With so many Portuguese residents, Pinole acquired a Portuguese flavor. This came especially from the Azorean tradition of the Holy Ghost Festival or “Festa.” This was carried on by the I.D.E.S. and S.P.R.S.I. societies.

Pinole’s annual “Festa do Espirito Santo” was traditionally held on a Sunday in mid summer. The religious festival and celebration dates back to the 14th century Queen Isabel who began the cult of the Holy Ghost and gave meat and bread to the poor. 

The I.D.E.S or “Portuguese Hall” across from Fernandez Park was the center of activity. Donated livestock were brought in and kept in cattle pens built behind the hall. An “Arraial” or carnival of fun and sometimes fireworks preceded the Sunday celebration. A Sunday parade took place through the neighborhoods of Pinole with marchers, flags, music and the Pinole Band playing the Azorean “Alva Pomba” hymn to the Holy Ghost. 

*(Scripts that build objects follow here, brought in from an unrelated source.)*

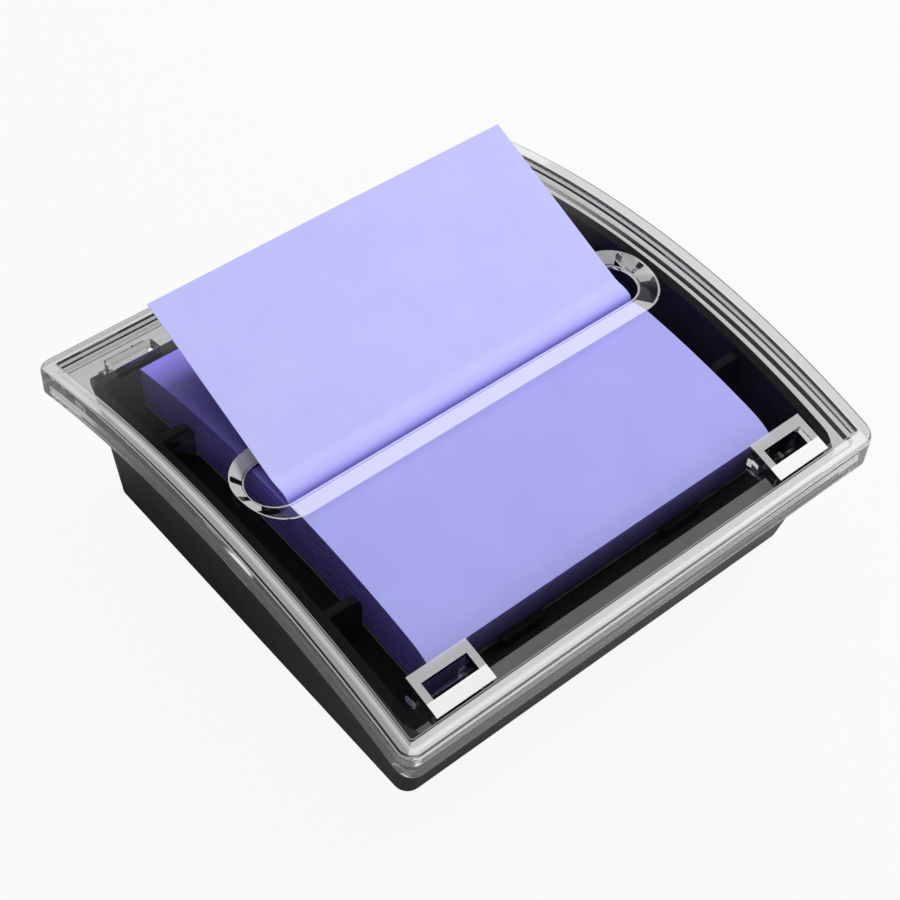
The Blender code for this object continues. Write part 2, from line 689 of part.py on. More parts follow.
def front_clip(cover, centre_x):
    """A square tube under a front window. Its front wall is a beaded tongue that drops into the notch."""
    xs = (centre_x - CLIP_HALF_WIDTH, centre_x + CLIP_HALF_WIDTH)
    front = FRONT_WINDOW_Y - TONGUE_THICKNESS
    window_back = FRONT_WINDOW_Y + FRONT_WINDOW_LENGTH
    back = window_back + CLIP_WALL
    tube_bottom = underside_z(FRONT_WINDOW_Y) - CLIP_DEPTH
    tongue_bottom = tray_edge_z(FRONT_WINDOW_Y) - NOTCH_DEPTH + CLIP_GAP
    join(cover, box("tube", xs, (front, back), (tube_bottom, underside_z(back) + SLOT_LAND)))
    join(cover, box("tongue", xs, (front, FRONT_WINDOW_Y), (tongue_bottom, tube_bottom + CLIP_GAP)))
    bead_z = tongue_bottom + 2 * BEAD_RADIUS
    bead = arc_points(front, bead_z, BEAD_RADIUS, math.radians(90), math.radians(270), RIB_STEPS)
    bead += [(FRONT_WINDOW_Y - TONGUE_THICKNESS / 2, bead_z - BEAD_RADIUS)]
    bead += [(FRONT_WINDOW_Y - TONGUE_THICKNESS / 2, bead_z + BEAD_RADIUS)]
    reach = WINDOW_WIDTH / 2
    join(cover, side_prism("bead", bead, (centre_x - reach, centre_x + reach)))
    cut(
        cover,
        box(
            "window",
            (centre_x - WINDOW_WIDTH / 2, centre_x + WINDOW_WIDTH / 2),
            (FRONT_WINDOW_Y, window_back),
            (tube_bottom - OVERRUN, CROWN_UNDERSIDE_Z + PANEL_THICKNESS),
        ),
    )


def back_clip(cover, centre_x):
    """An arm behind a rear window that ends in an open hook around the hinge pin."""
    half = HOOK_WIDTH / 2
    xs = (centre_x - half, centre_x + half)
    inner = HINGE_PIN_RADIUS + HINGE_CLEARANCE
    outer = inner + HOOK_WALL
    start = math.radians(-90) + HOOK_MOUTH_ANGLE / 2
    end = math.radians(270) - HOOK_MOUTH_ANGLE / 2
    profile = arc_points(HINGE_Y, HINGE_Z, outer, start, end, ROUND_STEPS)
    profile += arc_points(HINGE_Y, HINGE_Z, inner, end, start, ROUND_STEPS)
    hook = side_prism("hook", profile, xs)
    arm = box(
        "arm",
        xs,
        (BACK_WINDOW_Y, BACK_WINDOW_Y + HOOK_ARM_THICKNESS),
        (HINGE_Z + inner + HOOK_WALL / 3, underside_z(BACK_WINDOW_Y) + PANEL_THICKNESS / 2),
    )
    join(hook, arm)
    join(cover, hook)
    cut(
        cover,
        box(
            "window",
            (centre_x - WINDOW_WIDTH / 2, centre_x + WINDOW_WIDTH / 2),
            (BACK_WINDOW_Y - BACK_WINDOW_LENGTH, BACK_WINDOW_Y),
            (tray_edge_z(BACK_WINDOW_Y), CROWN_UNDERSIDE_Z + PANEL_THICKNESS),
        ),
    )


def build_cover():
    """The clear cover, with its origin on the hinge axis."""
    cover = build_cover_blank()
    bend_to_arch(cover)
    for side in (-1, 1):
        front_clip(cover, side * CLIP_X)
        back_clip(cover, side * CLIP_X)
    return finish(
        cover, "clear_plastic", (0.93, 0.95, 0.96), 0.04, transmission=0.95, origin=(0.0, HINGE_Y, HINGE_Z)
    )


def bowed_sheet(name, ys, top_at, bottom_at):
    """A solid of the note's width between two bowed surfaces."""
    profile = [(y, bottom_at(y)) for y in ys] + [(y, top_at(y)) for y in reversed(ys)]
    return side_prism(name, profile, (-PAD_HALF, PAD_HALF))


def card_top_z(y):
    return floor_z(y) + STACK_GAP + CARD_THICKNESS


def sheet_top_z(y, place):
    """Top of a sheet under the cover; place 0 is the uppermost. The front edges curl down a little."""
    past = max(0.0, PAD_FRONT_Y + NOTE_CURL_SPAN - y) / NOTE_CURL_SPAN
    return underside_z(y) - PANEL_CLEARANCE - place * SHEET_PITCH - NOTE_CURL * past * past


def build_paper():
    """Backing card, pad, loose sheets and the two halves of the note in the slot."""
    lilac = (0.42, 0.40, 0.88)
    whole = steps(PAD_FRONT_Y, PAD_BACK_Y, PAD_STEPS)
    card = bowed_sheet("backing_card", whole, card_top_z, lambda y: floor_z(y) + STACK_GAP)
    finish(card, "grey_card", (0.36, 0.34, 0.31), 0.9)
    pad = bowed_sheet(
        "note_pad",
        whole,
        lambda y: sheet_top_z(y, LOOSE_SHEETS),
        lambda y: card_top_z(y) + STACK_GAP,
    )
    finish(pad, "pad_paper", (0.36, 0.34, 0.82), 0.8)
    names = ("next_note", "third_note")
    for place, name in enumerate(names, start=1):
        sheet = bowed_sheet(
            name,
            whole,
            lambda y: sheet_top_z(y, place),
            lambda y: sheet_top_z(y, place) - SHEET_THICKNESS,
        )
        finish(sheet, name + "_paper", lilac, 0.75)


def build_top_note():
    """The sheet being dispensed: its lower half under the cover, its upper half up through the slot."""
    lilac = (0.46, 0.44, 0.93)
    lip_y = -SLOT_FRONT_SETBACK
    crease_y = lip_y + CREASE_SETBACK
    crease_z = CROWN_UNDERSIDE_Z + CREASE_RISE

    def lower_top(y):
        return sheet_top_z(y, 0) if y <= lip_y else crease_z

    lower = bowed_sheet(
        "top_note_lower_half",
        steps(PAD_FRONT_Y, lip_y, PAD_STEPS) + [crease_y - NOTE_SPLIT_GAP],
        lower_top,
        lambda y: lower_top(y) - SHEET_THICKNESS,
    )
    finish(lower, "top_note_lower_paper", lilac, 0.7, origin=(0.0, HINGE_Y, HINGE_Z))
    along = Vector((0.0, math.cos(NOTE_LEAN_ANGLE), math.sin(NOTE_LEAN_ANGLE)))
    across = Vector((0.0, -math.sin(NOTE_LEAN_ANGLE), math.cos(NOTE_LEAN_ANGLE)))
    foot = Vector((0.0, crease_y, crease_z))
    head = foot + along * NOTE_STANDING_LENGTH
    corners = (foot - across * SHEET_THICKNESS, head - across * SHEET_THICKNESS, head, foot)
    upper = side_prism("top_note_upper_half", [(p.y, p.z) for p in corners], (-PAD_HALF, PAD_HALF))
    finish(upper, "top_note_upper_paper", lilac, 0.7, origin=foot)


def build():
    clear_scene()
    build_tray()
    build_bottom_plate()
    for name, y in zip(("ballast_front", "ballast_rear"), ballast_rows()):
        build_ballast(name, y)
    for corner, x, y in foot_places():
        build_foot("foot_" + corner, x, y)
    for corner, x, y in screw_places():
        build_screw("screw_" + corner, x, y)
    build_cover()
    build_paper()
    build_top_note()


build()
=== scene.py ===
"""Looks for the sticky note dispenser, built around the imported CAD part. Lengths are in metres."""

import json
import math
import random

import bmesh
import bpy
from mathutils import Matrix, Vector


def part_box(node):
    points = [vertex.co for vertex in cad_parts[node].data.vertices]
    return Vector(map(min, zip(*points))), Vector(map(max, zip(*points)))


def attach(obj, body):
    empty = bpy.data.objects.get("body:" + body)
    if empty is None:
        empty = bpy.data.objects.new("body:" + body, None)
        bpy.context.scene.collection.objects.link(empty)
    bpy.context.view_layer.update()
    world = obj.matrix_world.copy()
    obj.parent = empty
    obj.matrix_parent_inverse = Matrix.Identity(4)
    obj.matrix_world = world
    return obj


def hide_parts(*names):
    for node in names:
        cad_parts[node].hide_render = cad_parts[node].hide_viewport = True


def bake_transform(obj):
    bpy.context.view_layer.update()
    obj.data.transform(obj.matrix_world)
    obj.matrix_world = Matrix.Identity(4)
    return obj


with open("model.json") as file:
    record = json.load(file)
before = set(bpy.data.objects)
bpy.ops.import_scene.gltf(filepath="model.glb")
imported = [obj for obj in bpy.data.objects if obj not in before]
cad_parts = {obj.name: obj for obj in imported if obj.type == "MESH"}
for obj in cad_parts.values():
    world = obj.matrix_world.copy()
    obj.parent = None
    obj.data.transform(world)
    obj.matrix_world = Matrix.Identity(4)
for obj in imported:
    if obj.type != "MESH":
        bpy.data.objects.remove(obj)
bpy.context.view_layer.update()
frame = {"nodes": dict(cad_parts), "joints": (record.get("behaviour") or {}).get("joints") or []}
NODES = frame["nodes"]
JOINTS = {joint["name"]: joint for joint in frame["joints"]}

# The cover's measures, as in the CAD part
COVER_WIDTH, COVER_DEPTH = 0.1042, 0.1016
HALF_WIDTH, HALF_DEPTH = COVER_WIDTH / 2, COVER_DEPTH / 2
ARCH_RISE = 0.0078
ARCH_RADIUS = (HALF_DEPTH**2 + ARCH_RISE**2) / (2 * ARCH_RISE)
SKIRT_DEPTH, PANEL_THICKNESS, PANEL_RECESS = 0.0018, 0.0024, 0.0015
RIM_WIDTH, RIM_CORNER, RIM_EDGE, FOOT_CHAMFER = 0.0030, 0.0030, 0.0005, 0.0003
SLOT_FRONT, SLOT_WIDTH, SLOT_END_X, SLOT_END_RADIUS = -0.0037, 0.0040, 0.0373, 0.0050
SHOULDER_RADIUS, LIP_WIDTH, BEVEL_WIDTH, SLOT_LAND = 0.0080, 0.0046, 0.0024, 0.0005
SLOPE_HEIGHT = PANEL_THICKNESS - SLOT_LAND
CLIP_X, CLIP_HALF, WINDOW_HALF = 0.0375, 0.0059, 0.0045
FRONT_WINDOW, FRONT_WINDOW_LENGTH = -0.0445, 0.0031
TUBE_DROP, TONGUE, TONGUE_DROP = 0.0030, 0.0010, 0.00515
BACK_WINDOW, BACK_WINDOW_LENGTH, ARM, ARM_RISE = 0.0437, 0.0034, 0.0014, 0.0019
HOOK_HALF, HOOK_INNER, HOOK_OUTER, HOOK_MOUTH = 0.0040, 0.0015, 0.0026, math.radians(84)
HINGE = Vector(JOINTS["cover_hinge"]["pos_m"])
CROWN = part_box("clear_cover")[1].z - PANEL_THICKNESS - PANEL_RECESS

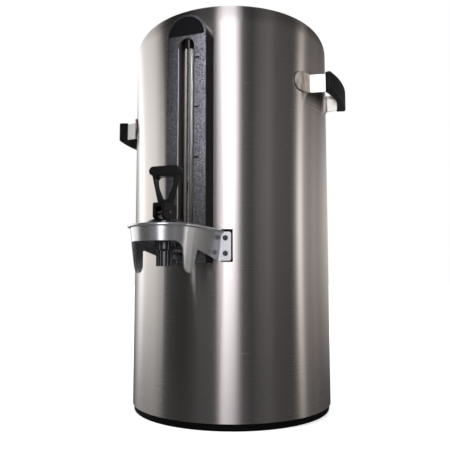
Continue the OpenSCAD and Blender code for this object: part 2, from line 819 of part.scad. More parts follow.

Central to the ceremony was the selection and crowning of St. Joseph’s Church of the queen who reigned over the Festa. Many local Portuguese-American girls held this honor with May Vincent being the town’s first queen in 1911 at the age of fourteen.

After the coronation ceremony, came the free banquet feast with “Sopas” – French bread, spiced gravy, mint, meat, and sweet bread. After the eating came the outdoor auction of donated foodstuffs, needlework, wines, and livestock. Indoors, music, singing and dancing was highlighted by the circle dancing of the Azorean folkdance “The Chamarrita.” 

While the last Holy Ghost Festa was held in 1959, other culinary traditions still live on with those of Portuguese ancestry. Foods such as “bacalhau” (codfish) and “linguisa” (Sausage) are still common in Pinole. Old-timers still plant mint and “favas” (horse-beans).

Newcomers can today view Pinole’s Portuguese heritage through the windows of St. Joseph’s Church, street names, or in the 21 room Fernandez mansion build in 1894. All are contributions made by Portuguese-Americans to this “little hamlet on the pebbly beach of San Pablo Bay.”